There is no publicly available information on the government accepting offers of assistance from the tobacco industry or enforcement such as contact raid on tobacco smuggling.

No. 5

Procedure for transparency measures:

Indicator Score:

9 / 20

The Zambian government has not put in place a procedure to disclose its meetings with the industry. However, this requirement is already proposed in an upcoming tobacco products and nicotine products control bill.

In Zambia, there is no registry for tobacco industry-affiliated organizations or individuals acting on their behalf such as lobbyists.

No. 6

Avoiding conflicts of interest:

Indicator Score:

6 / 20

The Zambian government does not prohibit contributions from the tobacco industry.
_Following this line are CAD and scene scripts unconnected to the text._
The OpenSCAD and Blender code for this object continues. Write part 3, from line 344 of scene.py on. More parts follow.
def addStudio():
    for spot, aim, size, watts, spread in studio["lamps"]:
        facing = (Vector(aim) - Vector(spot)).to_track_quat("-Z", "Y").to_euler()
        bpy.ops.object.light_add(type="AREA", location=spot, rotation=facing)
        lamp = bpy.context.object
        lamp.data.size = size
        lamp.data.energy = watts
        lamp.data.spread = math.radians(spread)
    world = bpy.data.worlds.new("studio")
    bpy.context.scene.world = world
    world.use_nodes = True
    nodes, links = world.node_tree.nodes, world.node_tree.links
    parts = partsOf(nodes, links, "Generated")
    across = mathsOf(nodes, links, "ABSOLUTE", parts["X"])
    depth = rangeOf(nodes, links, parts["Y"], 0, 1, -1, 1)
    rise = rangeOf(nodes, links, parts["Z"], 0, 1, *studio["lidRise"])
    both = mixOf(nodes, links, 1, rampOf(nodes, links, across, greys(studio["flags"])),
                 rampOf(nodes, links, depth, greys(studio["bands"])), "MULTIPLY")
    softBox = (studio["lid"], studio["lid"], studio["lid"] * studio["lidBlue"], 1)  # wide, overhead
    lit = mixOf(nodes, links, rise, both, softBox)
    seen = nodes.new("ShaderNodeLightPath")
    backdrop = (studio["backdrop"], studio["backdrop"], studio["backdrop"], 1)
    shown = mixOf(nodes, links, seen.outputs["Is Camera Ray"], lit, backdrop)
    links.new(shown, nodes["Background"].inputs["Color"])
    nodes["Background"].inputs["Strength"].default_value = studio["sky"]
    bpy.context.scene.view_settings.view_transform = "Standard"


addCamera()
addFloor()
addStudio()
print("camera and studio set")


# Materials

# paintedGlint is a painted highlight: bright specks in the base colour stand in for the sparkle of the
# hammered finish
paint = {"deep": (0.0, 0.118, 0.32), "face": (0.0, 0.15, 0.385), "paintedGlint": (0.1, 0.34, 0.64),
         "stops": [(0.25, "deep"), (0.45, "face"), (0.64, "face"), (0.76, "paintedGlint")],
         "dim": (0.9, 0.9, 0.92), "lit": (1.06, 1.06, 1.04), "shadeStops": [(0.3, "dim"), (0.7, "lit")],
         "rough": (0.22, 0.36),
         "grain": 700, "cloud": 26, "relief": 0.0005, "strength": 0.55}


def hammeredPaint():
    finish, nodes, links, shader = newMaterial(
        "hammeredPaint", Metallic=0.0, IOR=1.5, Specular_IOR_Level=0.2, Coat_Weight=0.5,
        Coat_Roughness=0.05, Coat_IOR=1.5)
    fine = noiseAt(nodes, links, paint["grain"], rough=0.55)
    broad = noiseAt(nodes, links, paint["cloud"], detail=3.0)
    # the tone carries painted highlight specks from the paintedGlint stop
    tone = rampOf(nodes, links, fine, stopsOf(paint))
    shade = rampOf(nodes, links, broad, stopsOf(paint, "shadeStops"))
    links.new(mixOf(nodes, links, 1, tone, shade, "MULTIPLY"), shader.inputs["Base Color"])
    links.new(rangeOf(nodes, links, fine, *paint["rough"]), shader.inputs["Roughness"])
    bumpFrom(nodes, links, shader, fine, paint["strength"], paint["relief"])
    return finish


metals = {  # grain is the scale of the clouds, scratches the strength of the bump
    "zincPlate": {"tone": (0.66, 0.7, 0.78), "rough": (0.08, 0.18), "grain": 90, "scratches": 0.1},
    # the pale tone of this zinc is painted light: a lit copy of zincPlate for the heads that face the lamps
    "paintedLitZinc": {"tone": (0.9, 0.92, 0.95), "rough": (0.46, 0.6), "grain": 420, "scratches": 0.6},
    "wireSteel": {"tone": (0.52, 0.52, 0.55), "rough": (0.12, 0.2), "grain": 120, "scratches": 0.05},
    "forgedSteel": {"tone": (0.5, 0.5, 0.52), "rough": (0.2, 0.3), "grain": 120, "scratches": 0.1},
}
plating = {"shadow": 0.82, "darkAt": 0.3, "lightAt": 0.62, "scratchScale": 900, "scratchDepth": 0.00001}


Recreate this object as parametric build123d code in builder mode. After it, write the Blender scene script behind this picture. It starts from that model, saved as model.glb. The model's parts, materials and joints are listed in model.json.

However, there is no evidence of retired government officials being part of the tobacco industry, or current government officials and their relatives holding positions in the tobacco industry. It should be noted that lack of such evidence does not warranty absence of such members.

No. 7

Preventive measures:

Indicator Score:

25 / 30

The government has not put in place a procedure for disclosing the records of the interaction with the tobacco industry and its representatives; neither has the government formulated, adopted or implemented a code of conduct for public officials, prescribing the standards with which they should comply in their dealings with the tobacco industry. In addition, the government does not require the tobacco industry to periodically submit information on tobacco production, manufacture, market share, marketing expenditures, revenues and any other activity, including lobbying, philanthropy, political contributions and all other activities.


These are ways Zambia can deter interference from the tobacco industry:

  • Expedite the 2018 Tobacco Products and Nicotine Products Control Bill. An FCTC Article 5.3 provision in the draft Bill should be maintained.
  • Ban all tobacco-related CSR activities.
  • Adopt a code of conduct for all public officials to guide them when interacting with the tobacco industry which should be limited to only when strictly necessary.
  • Build capacity of civil society organizations to monitor and expose tobacco industry interference in tobacco control policies at all levels.